Mark it, no rush, let’s wait for it to come slowly, still in the background.

| username: TiDBer_JUi6UvZm | Original post link

Take it easy, find a test environment, and test the speed under default settings. Don’t max out the bandwidth. Stability first.

| username: Kongdom | Original post link

This depends on the server hardware. We usually start by scaling down and then monitor the metrics. Based on the downward trend, we can roughly estimate how long it will take. If it takes too long, we adjust the parameters to speed up the scaling down process.

| username: Jack-li | Original post link

The hardware of the equipment is the main factor, but it also includes optimization.

| username: 舞动梦灵 | Original post link

Which part does this “store limit all 200” refer to? Is it corresponding to “store-limit-mode”: “manual”?

| username: 舞动梦灵 | Original post link

Which curve are you referring to? The storage space curve of the TiKV corresponding to the scaled-down IP?

| username: Kongdom | Original post link

Log in to the Grafana monitoring interface, go to the overview → TiKV panel, and check the distribution of leaders and regions to confirm that the replica migration scheduling is complete.
:yum: After a period of scaling down, we extended the downward curve to roughly estimate when it would end.

| username: 这里介绍不了我 | Original post link

Store Limit | PingCAP Documentation Center
Check the documentation here for store limit.

| username: 舞动梦灵 | Original post link

The leader count dropping to 0 indicates that there are no leaders inside.

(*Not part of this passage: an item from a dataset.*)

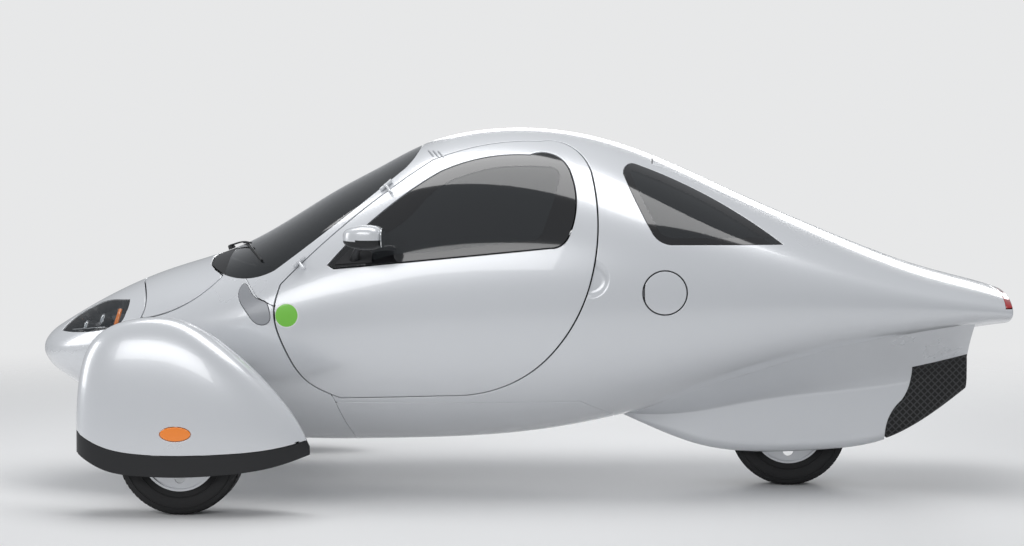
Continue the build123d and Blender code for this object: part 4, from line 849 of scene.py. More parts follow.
def regions(cover):
    """Which panel each triangle of the body belongs to."""
    middle, domain = cover["middle"], cover["domain"]
    side = middle[:, [0, 2]]
    upper = domain[:, 1] > 0
    part = np.full(len(middle), "main_body", dtype=object)
    part[inside(SPLIT, side)] = "front_body"
    part[inside(BELLY, side) & ~inside(SPLIT, side)] = "belly_pan"
    part[inside(HOOD_LINE, domain)] = "hood"
    hatch = (middle[:, 0] > HATCH_X) & (middle[:, 0] < HATCH_END) & upper
    part[hatch & (np.abs(middle[:, 1]) < HATCH_HALF) & inside(
        np.vstack([HATCH_LINE, [middle_spot(HATCH_X)]]), domain)] = "hatch"
    screen = inside(SCREEN_LINE, domain)
    part[screen] = "windscreen"
    part[screen & (domain[:, 0] < COWL_A)] = "cowl"
    part[(middle[:, 0] > LAMP_X) & (middle[:, 2] > LAMP_Z) & upper] = "tail_lamp"
    part[inside(DOOR, side)] = "door"
    part[inside(WINDOW, side)] = "door_glass"
    part[inside(QUARTER, side)] = "quarter"
    part[inside(LAMP, side)] = "headlamp"
    part[inside(VENT, side) & (part != "door")] = "vent"
    well = (np.abs(middle[:, 0] - REAR_X) < WELL_LONG) & (np.abs(middle[:, 1]) < WELL_HALF)
    part[well & (middle[:, 2] < WELL_TOP)] = "rear_wheel_well"
    return part


LEFT, RIGHT = outer_cover(True), outer_cover(False)
LEFT_PART, RIGHT_PART = regions(LEFT), regions(RIGHT)
flap_zone = inside(circle(FLAP), LEFT["middle"][:, [0, 2]])
LEFT_PART[flap_zone] = np.where(LEFT["middle"][flap_zone, 0] > FLAP_CHORD, "charge_flap",
                                "flap_hinge_gap")


def scooped(places, normals):
    """Pushes in the half-moon behind the door's edge."""
    x, z, radius = SCOOP
    away = np.hypot(places[:, 0] - x, places[:, 2] - z)
    share = np.clip((radius - away) / SCOOP_FALL, 0, 1)
    deep = SCOOP_DEPTH * share * share * (3 - 2 * share)
    lean = SCOOP_LEAN * share * (1 - share) / np.maximum(away, 1e-6)
    way = np.column_stack([(places[:, 0] - x), 0 * away, (places[:, 2] - z)])
    return places - normals * deep[:, None], unit_rows(normals - way * lean[:, None])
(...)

Can it be taken offline directly? I just noticed that one of my TiKV nodes has 0 leaders, and the regions are the same as other TiKV nodes. Does this mean that this node does not have any region leaders? Does it mean that all are replicas?

| username: 舞动梦灵 | Original post link

Thank you, I will take a look.

| username: xiaoqiao | Original post link

How long approximately? Please share.

| username: Kongdom | Original post link

No, no, this is just because I lost my original image at that time and found one from the internet. It should be that both the leader and the region are gone. If you evict the leader, the node’s leader count could also be zero.